In a professional learning community, the staff is continually learning from research as it modifies its organization, programs, and practices to meet the needs of all students.  There is continual reflection, feedback, and problem solving.

In a professional learning community, the staff participates in a series of practices that organizes and promotes mutually respectful relationships between and among its staff and students.

The Best New School Year

We’ve said it before and we’ll say it again.  Teachers belong to one of the few professional that allows you to start all over again each year.  When school begins again, you will have a new group of students who have never seen you before.  You can do anything you want to them and YOURSELF.

You can just do what you’ve always done before.

The surest path to stagnation is to do nothing or just get by.
The First Days of School, page 285

Or, before school begins again:

  1. Make a commitment to start on a ten percent risk plan.  The First Days of School, page 304.
  2. Start a learning plan for yourself.  Don’t be afraid to learn.  Knowledge is weightless, a treasure you can always carry easily.   The First Days of School, page 293 or all of Unit E.
  3. Listen to Never Cease to Learn, the CD that is found at the back of
    The First Days of School, 3rd edition.

It is much easier to develop good habits, than it is to break bad habits.  If you dare to teach, you must never cease to learn.

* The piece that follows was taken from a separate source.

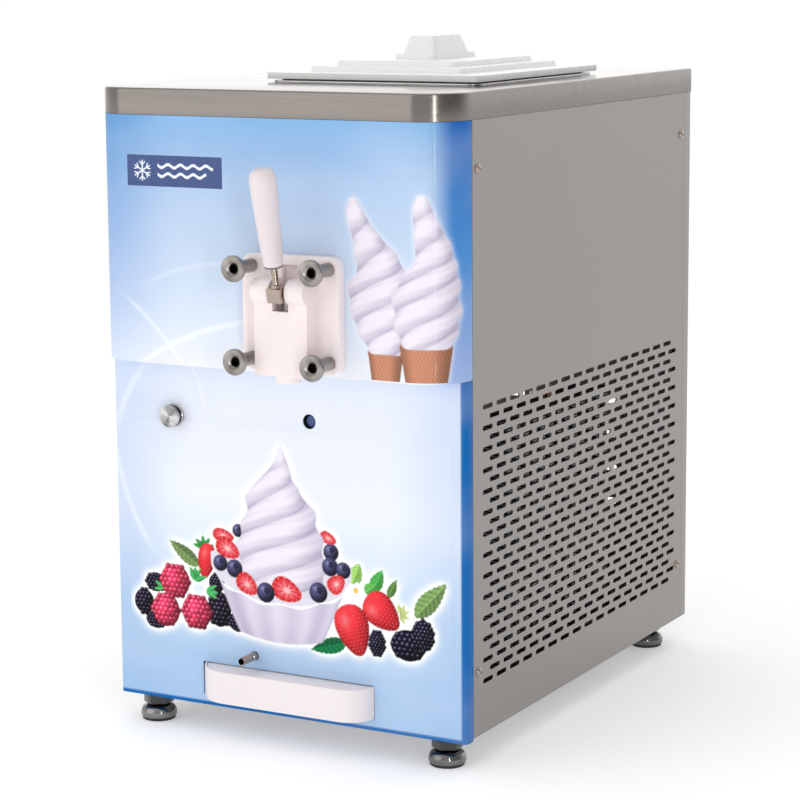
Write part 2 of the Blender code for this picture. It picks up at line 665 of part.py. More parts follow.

As you start another school year, please recognize that

Some teachers come and go.
Others come, stay for a while
and leave foot prints on their student’s hearts.

They do not do this with some gimmick
or fancy program.

They do this by providing strong academic content,
which has been developed with a team, and
managing their classrooms with procedures
so that teaching and learning can take place
in an organized classroom.

You can leave lots of foot prints.

Best wishes for a great new school year!